In terms of carriers needing to optimally locate data centres for big data, McVey refers to an example of a carrier building a data centre on the Isle of Man and wanting to connect to another in London to analyse data in Reading. “What are the implications of connecting all this together?” he asks. “The network latency and time for computing analysis could mean the data is delivered too late.” Choices like this, he says, could be key.

McVey says that “it’s slightly early days for building hybrid cloud and big data infrastructure solutions,” but he expects big data to have a “massive impact” in the long run and drive an increased demand for international bandwidth significantly beyond that currently predicted by some key industry forecasts.

Carrier moves and outlook

Ultimately, says McVey, carriers stand to gain from more business diversity and significant revenues if they can harness big data, as well as overcome market challenges: “They are suffering a lot from over-the-top services and the carrier business model is struggling to get a return on capital investment.”

McVey also points to the fact that carriers are introducing cloud services and need to assess the business case in that area: “It’s similar to any carrier outsourcing service – how do we ensure a competitive infrastructure?”

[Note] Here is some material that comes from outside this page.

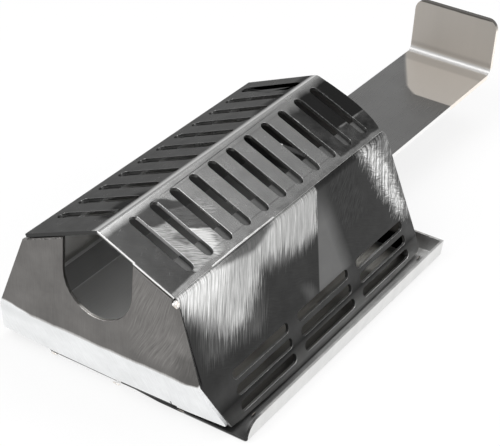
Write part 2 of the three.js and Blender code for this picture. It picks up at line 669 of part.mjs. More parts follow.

If carriers can gain a grip on this area, big data could make a significant contribution as a fresh business service. Telefónica has noted exactly that opportunity, with McVey citing the company as a carrier at the forefront of developing big data as a service through the launch of its Telefonica Dynamic Insights business unit in October 2012.

Telefónica’s new unit aims to provide global companies and public sector organisations with analytical insights through the use of data sets, including machine-to-machine (M2M) and mobile network data.

Its first product, Smart Steps, is geared towards providing retailers, public bodies and event organisers with anonymised, aggregated mobile network data to show trends on footfall by parameters including time, gender and age.

Deutsche Telekom for one has also said it plans to target the link between M2M initiatives and big data as a way to seek new revenue streams, especially by using M2M to analyse big data trends.

Strategic advantage of cloud

Carriers could attempt to further benefit by making their enterprise customers more aware of the opportunity for big data and stopping them from, as McVey terms it, viewing the network as a “poor relation” to their business strategy.

He points to an Interxion study which indicates that only a quarter of businesses have explored and made a successful business case for big data.

“There is a lack of understanding coming from the corporates. They are, quite rightly, thinking about the business problems but not also looking at the role of the network in their business solutions.”

In addition, McVey says carriers have “a very strategic advantage with the cloud in that they can offer an end-to-end SLA”.

He says that having to sort out SLAs with different providers can be a “big prohibitor” to enterprises today and make things more complicated. “The carrier has a very good opportunity here,” he says.

One concern that inevitably rears its head with any reference to terms like “big data” and the mining of huge data sets to uncover trends in areas like customer behaviour and financial transactions is that of data privacy. McVey agrees this is a key issue that relates not only to data sovereignty in terms of keeping data within a country, but also to data privacy in terms of not using someone’s personal data under data protection.

He stresses that regulations in this area mean that carriers and service providers offering cloud services must again think carefully about where to locate their data.

“Interxion facilitates this by being present in 33 data centres in 13 cities [and] 11 countries across Europe. So partnering with Interxion means service providers and carriers can build a cloud infrastructure that complies with these regulatory requirements,” he adds.

McVey concludes that for the carriers, big data could represent a significant revenue stream that would provide a contribution to their fixed cost assets, ie. the network, and ultimately protect their margins and profitability.